Track and baseball take place at Coulter Grove Intermediate School. 

“For 100 years, we were using all the parks. We played baseball at Sandy Springs, softball at Everett. Never had a track. We just did away match meets and didn’t have soccer. And so, all in the last 15 years, we’ve built soccer and softball at John Sevier, track and baseball at Coulter Grove, and then now tennis at John Sevier,” Winstead told The Daily Times. 

Winstead said he thought that having the practices and meets away from the schools added to the connection between the schools and the city. 

The last piece to the puzzle for track and baseball, Winstead said, was adding dressing rooms and bathroom facilities. 

With no place to change and store backpacks, students are forced to use the bus or cars to change into sports uniforms and clothing. Winstead also said the bathroom facility for the students to use is currently across the street. 

In addition to dressing rooms and bathrooms, the district will also add a concession stand and press box overlooking the track. 

Winstead said the project should be completed in the first or second week of August. 

Upcoming projects 

When the district renovated Fort Craig and moved their district office into the building, they also moved Maryville Academy from John Sevier Elementary to the newly repurposed building. 

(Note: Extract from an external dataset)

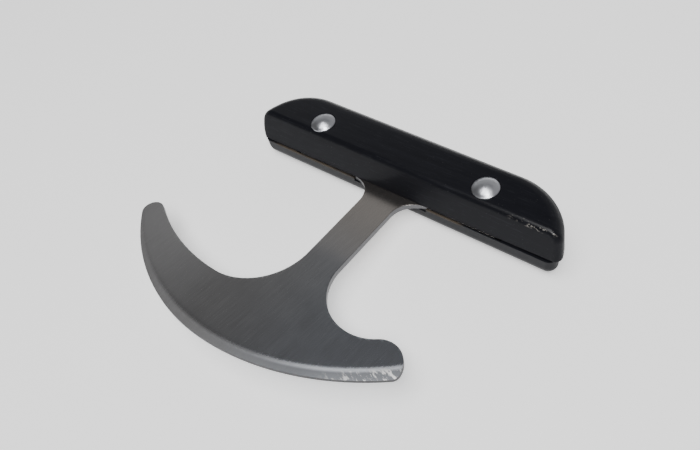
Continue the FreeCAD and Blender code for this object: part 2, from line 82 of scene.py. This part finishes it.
class Finish:
    """A material in the making: its nodes and its one Principled shader."""

    def __init__(self, name, constants):
        self.material = bpy.data.materials.new(name)
        self.material.use_nodes = True
        self.tree = self.material.node_tree
        self.shader = self.tree.nodes["Principled BSDF"]
        for socket, value in constants.items():
            self.shader.inputs[socket].default_value = value
        self.place = self.node("ShaderNodeTexCoord", {}, "Object")
        apart = self.node("ShaderNodeSeparateXYZ", {0: self.place}).socket.node
        self.x, self.y, self.z = (Value(self, socket) * (1 / MM) for socket in apart.outputs)

    def node(self, kind, sockets, output=0, **settings):
        """Add a node, set it up, plug its sockets and give back one of its outputs."""
        made = self.tree.nodes.new(kind)
        for name, value in settings.items():
            setattr(made, name, value)
        for socket, value in sockets.items():
            if isinstance(value, Value):
                self.tree.links.new(value.socket, made.inputs[socket])
            else:
                made.inputs[socket].default_value = value
        return Value(self, made.outputs[output])

    def maths(self, operation, *terms):
        return self.node("ShaderNodeMath", dict(enumerate(terms)), operation=operation)

    def step(self, value, low, high):
        """0 at low, 1 at high and smooth between."""
        return self.node("ShaderNodeMapRange", {"Value": value, "From Min": low, "From Max": high},
                         interpolation_type="SMOOTHSTEP")

    def mix(self, factor, first, second):
        return self.node("ShaderNodeMix", {0: factor, 6: first, 7: second}, 2, data_type="RGBA")

    def upward(self):
        """1 where the surface faces up, 0 on a wall and -1 underneath."""
        facing = self.node("ShaderNodeNewGeometry", {}, "Normal")
        return self.node("ShaderNodeSeparateXYZ", {0: facing}, "Z")

    def grain(self, per_metre, detail=2.0, roughness=0.5, turn=0.0):
        """Noise with its own number of features to the metre along X, Y and Z."""
        place = self.node("ShaderNodeMapping", {"Vector": self.place, "Rotation": (0, 0, turn)})
        place = self.node("ShaderNodeVectorMath", {0: place, 1: per_metre}, operation="MULTIPLY")
        return self.node("ShaderNodeTexNoise", {"Vector": place, "Scale": 1.0, "Detail": detail,
                                                "Roughness": roughness})

    def finish_with(self, **links):
        """Plug the varying values into the shader; bump is a height in millimetres."""
        if "Bump" in links:
            height = links.pop("Bump")
            links["Normal"] = self.node("ShaderNodeBump", {"Height": height, "Distance": MM,
                                                           "Strength": 1.0})
        for socket, value in links.items():
            self.tree.links.new(value.socket, self.shader.inputs[socket.replace("_", " ")])
        return self.material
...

The old Maryville Academy building on the JSE campus will be renovated and used for the district’s Early Intervention Center, which serves three and four-year-old students with special needs. 

EIC is currently housed in portables on the JSE campus, Winstead said. 

“We hope to break ground on that this fall — we’re very close to being done with the design — and have that ready for next school year,” he said. 

The district is also looking toward another expansion, this time with Sam Houston Elementary School. 

“That’s going to be our big one. That’s our biggest one that we’ve ever done in-house funding-wise and scope-wise,” Winstead told The Daily Times. 

In its current state, Winstead explained that SHES is about two-thirds the size of the district’s other elementary schools. The plan, he said, was to add about 30,000 more square feet to the building. 

The renovation will include a new gym, 10 to 11 new classrooms and a new parking lot. It would also increase the capacity of the school from 480 students to 640, he said. 

Right now, the expansion is in the design phase. 

“If everything goes as we hope, we break ground before the school year ends,” Winstead said. 

At their last school board meeting, the district assigned $6 million out of their fund balance to go toward the renovation. 

 

Other projects on the horizon for the district, once they get past some of the expansion projects, are new roofs for MHS and JSE.